## BEGIN Given information

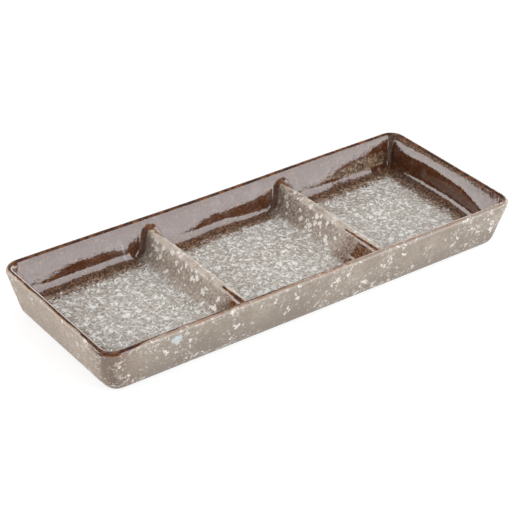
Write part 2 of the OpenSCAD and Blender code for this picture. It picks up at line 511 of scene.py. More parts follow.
# %% Well glaze: dividers
face = blend(ramp(wide, 0.35, 0.65), shade(150, 133, 119), shade(172, 158, 145))
face = blend(ramp(x, 10, -10, 0.0, 0.45), face, shade(182, 167, 153))
face = blend(ramp(fine, 0.42, 0.68, 0.0, 0.8), face, shade(118, 98, 82))
chip = flecks(coords, 1.4, 0.85, 0.5, 0.85, 0.6, 0.5, 13.0)
face = paint(face, chip, 0.65, shade(206, 194, 182))
blob = flecks(coords, 3.8, 0.6, 0.42, 0.75, 0.9, 0.2, 11.0)
face = paint(face, blob, 0.95, shade(238, 233, 227))
# Painted highlight: the crest is painted paler than the faces.
crest = times(ramp(height, CREST_Z - 2.6, CREST_Z - 0.6), ramp(to_ridge, 2.0, 0.5))
face = paint(face, crest, ramp(middling, 0.35, 0.6, 0.2, 0.65), shade(204, 190, 176))
body = blend(ragged(to_ridge, coords, 1.6, 1.2, 2.2, 250.0, 1.5), ground, face)
print("with dividers", len(tree.nodes), "nodes")

# %% [markdown]
# Along the foot of the walls the pale layer thins out to brown speckle, and in the hollow
# itself to a dark stain. Both are weaker where a divider comes near.

# %% Well glaze: margins
on_ridge = ramp(to_ridge, 2.5, 0.5)
speck = blend(ramp(fine, 0.42, 0.6), shade(66, 39, 22), shade(150, 117, 90))
bits = flecks(coords, 1.0, 0.62, 0.4, 0.65, 0.9, 0.5, 5.0)
speck = paint(speck, bits, 0.85, shade(208, 187, 167))
margin = ragged(scaled(on_ridge, 1.8, to_wall), coords, 6.2, 0.9, 7.0, 120.0, 13.0)
body = paint(body, margin, scaled(on_ridge, -0.55, 0.95), speck)
stain = ragged(scaled(on_ridge, 1.6, to_wall), coords, 3.4, 0.5, 3.0, 160.0, 3.5)
dark = blend(ramp(fine, 0.45, 0.62), shade(60, 34, 18), shade(122, 84, 52))
body = paint(body, stain, scaled(on_ridge, -0.5, 0.85), dark)
print("with margins", len(tree.nodes), "nodes")

# %% [markdown]
# The walls are a deep glossy brown with amber flecks and a thin veil of grey, which is a painted
# reflection. On the back wall of the left well a narrow pale stripe comes down, which is a painted
# reflection too.

# %% Well glaze: walls
PAINTED_REFLECTION_X = -57.8
deep = blend(ramp(fine, 0.45, 0.7), shade(72, 39, 22), shade(108, 64, 36))
amber = flecks(coords, 2.2, 0.55, 0.4, 0.4, 1.0, 0.6, 31.0)
deep = paint(deep, amber, 0.6, shade(144, 96, 48))
# Painted reflection: a thin grey veil in clouds over the brown, which mottles the walls'
# reflection.
deep = blend(ramp(middling, 0.46, 0.72, 0.0, 0.3), deep, shade(126, 112, 104))
wall = ragged(scaled(on_ridge, -0.7, to_wall), coords, 1.3, 0.25, 0.7, 260.0, 0.4)
body = blend(wall, body, deep)
at_back = ramp(y, 20, 30)
# Painted reflection: a narrow pale stripe down the back wall of the left well.
painted_reflection_stripe = ragged(absolute(minus(x, PAINTED_REFLECTION_X)), coords, 0.7, 0.25, 1.2, 260.0, 0.5)
body = paint(body, times(painted_reflection_stripe, wall, at_back, ramp(height, 19.5, 18.0)), 0.7, shade(132, 121, 116))
print("with walls", len(tree.nodes), "nodes")

# %% [markdown]
# A glossy amber streak runs along each divider's crest from both walls, a little to one side,
# and tapers to its end. The right divider's front streak is the longest. Each crest also has a
# narrow brown shoulder along its right side.

# %% Well glaze: streaks on the crests
from_crest = times(minus(absolute(x), DIVIDER_X), calc("SIGN", x))
at_front, on_right = ramp(y, 0, -10), ramp(x, -10, 10)
front_right = times(at_front, on_right)
streak_end = plus(scaled(at_front, 7.0, 13.0), times(front_right, 8.0))
taper = ramp(to_wall, streak_end, 3.0, 0.35, 1.0, straight=True)
aside = plus(scaled(at_front, 1.7, -0.6), times(front_right, 0.9))
streak = ragged(absolute(plus(from_crest, aside)), coords, taper, 0.15, 0.9, 300.0, 0.4)
streak = times(
    streak,
    ramp(height, CREST_Z - 2.6, CREST_Z - 1.8),
    ramp(height, CREST_Z + 1.1, CREST_Z + 0.5),
    ramp(to_wall, streak_end, minus(streak_end, 2.5)),
)
body = blend(streak, body, blend(ramp(middling, 0.4, 0.6), shade(76, 42, 20), shade(128, 82, 40)))
print("with streaks", len(tree.nodes), "nodes")

# %% [markdown]
# The dividers' front ends are burnt: speckled brown first, and maroon close to the wall. The
# right divider is lightly browned at the back as well.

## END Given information

■ **What you need to do**
Write the data out again in full and exactly.

■ **Response to the task**
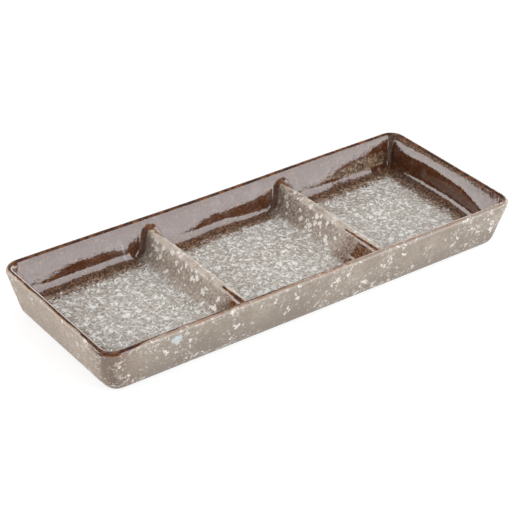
Write part 2 of the OpenSCAD and Blender code for this picture. It picks up at line 511 of scene.py. More parts follow.
# %% Well glaze: dividers
face = blend(ramp(wide, 0.35, 0.65), shade(150, 133, 119), shade(172, 158, 145))
face = blend(ramp(x, 10, -10, 0.0, 0.45), face, shade(182, 167, 153))
face = blend(ramp(fine, 0.42, 0.68, 0.0, 0.8), face, shade(118, 98, 82))
chip = flecks(coords, 1.4, 0.85, 0.5, 0.85, 0.6, 0.5, 13.0)
face = paint(face, chip, 0.65, shade(206, 194, 182))
blob = flecks(coords, 3.8, 0.6, 0.42, 0.75, 0.9, 0.2, 11.0)
face = paint(face, blob, 0.95, shade(238, 233, 227))
# Painted highlight: the crest is painted paler than the faces.
crest = times(ramp(height, CREST_Z - 2.6, CREST_Z - 0.6), ramp(to_ridge, 2.0, 0.5))
face = paint(face, crest, ramp(middling, 0.35, 0.6, 0.2, 0.65), shade(204, 190, 176))
body = blend(ragged(to_ridge, coords, 1.6, 1.2, 2.2, 250.0, 1.5), ground, face)
print("with dividers", len(tree.nodes), "nodes")

# %% [markdown]
# Along the foot of the walls the pale layer thins out to brown speckle, and in the hollow
# itself to a dark stain. Both are weaker where a divider comes near.

# %% Well glaze: margins
on_ridge = ramp(to_ridge, 2.5, 0.5)
speck = blend(ramp(fine, 0.42, 0.6), shade(66, 39, 22), shade(150, 117, 90))
bits = flecks(coords, 1.0, 0.62, 0.4, 0.65, 0.9, 0.5, 5.0)
speck = paint(speck, bits, 0.85, shade(208, 187, 167))
margin = ragged(scaled(on_ridge, 1.8, to_wall), coords, 6.2, 0.9, 7.0, 120.0, 13.0)
body = paint(body, margin, scaled(on_ridge, -0.55, 0.95), speck)
stain = ragged(scaled(on_ridge, 1.6, to_wall), coords, 3.4, 0.5, 3.0, 160.0, 3.5)
dark = blend(ramp(fine, 0.45, 0.62), shade(60, 34, 18), shade(122, 84, 52))
body = paint(body, stain, scaled(on_ridge, -0.5, 0.85), dark)
print("with margins", len(tree.nodes), "nodes")

# %% [markdown]
# The walls are a deep glossy brown with amber flecks and a thin veil of grey, which is a painted
# reflection. On the back wall of the left well a narrow pale stripe comes down, which is a painted
# reflection too.

# %% Well glaze: walls
PAINTED_REFLECTION_X = -57.8
deep = blend(ramp(fine, 0.45, 0.7), shade(72, 39, 22), shade(108, 64, 36))
amber = flecks(coords, 2.2, 0.55, 0.4, 0.4, 1.0, 0.6, 31.0)
deep = paint(deep, amber, 0.6, shade(144, 96, 48))
# Painted reflection: a thin grey veil in clouds over the brown, which mottles the walls'
# reflection.
deep = blend(ramp(middling, 0.46, 0.72, 0.0, 0.3), deep, shade(126, 112, 104))
wall = ragged(scaled(on_ridge, -0.7, to_wall), coords, 1.3, 0.25, 0.7, 260.0, 0.4)
body = blend(wall, body, deep)
at_back = ramp(y, 20, 30)
# Painted reflection: a narrow pale stripe down the back wall of the left well.
painted_reflection_stripe = ragged(absolute(minus(x, PAINTED_REFLECTION_X)), coords, 0.7, 0.25, 1.2, 260.0, 0.5)
body = paint(body, times(painted_reflection_stripe, wall, at_back, ramp(height, 19.5, 18.0)), 0.7, shade(132, 121, 116))
print("with walls", len(tree.nodes), "nodes")

# %% [markdown]
# A glossy amber streak runs along each divider's crest from both walls, a little to one side,
# and tapers to its end. The right divider's front streak is the longest. Each crest also has a
# narrow brown shoulder along its right side.

# %% Well glaze: streaks on the crests
from_crest = times(minus(absolute(x), DIVIDER_X), calc("SIGN", x))
at_front, on_right = ramp(y, 0, -10), ramp(x, -10, 10)
front_right = times(at_front, on_right)
streak_end = plus(scaled(at_front, 7.0, 13.0), times(front_right, 8.0))
taper = ramp(to_wall, streak_end, 3.0, 0.35, 1.0, straight=True)
aside = plus(scaled(at_front, 1.7, -0.6), times(front_right, 0.9))
streak = ragged(absolute(plus(from_crest, aside)), coords, taper, 0.15, 0.9, 300.0, 0.4)
streak = times(
    streak,
    ramp(height, CREST_Z - 2.6, CREST_Z - 1.8),
    ramp(height, CREST_Z + 1.1, CREST_Z + 0.5),
    ramp(to_wall, streak_end, minus(streak_end, 2.5)),
)
body = blend(streak, body, blend(ramp(middling, 0.4, 0.6), shade(76, 42, 20), shade(128, 82, 40)))
print("with streaks", len(tree.nodes), "nodes")

# %% [markdown]
# The dividers' front ends are burnt: speckled brown first, and maroon close to the wall. The
# right divider is lightly browned at the back as well.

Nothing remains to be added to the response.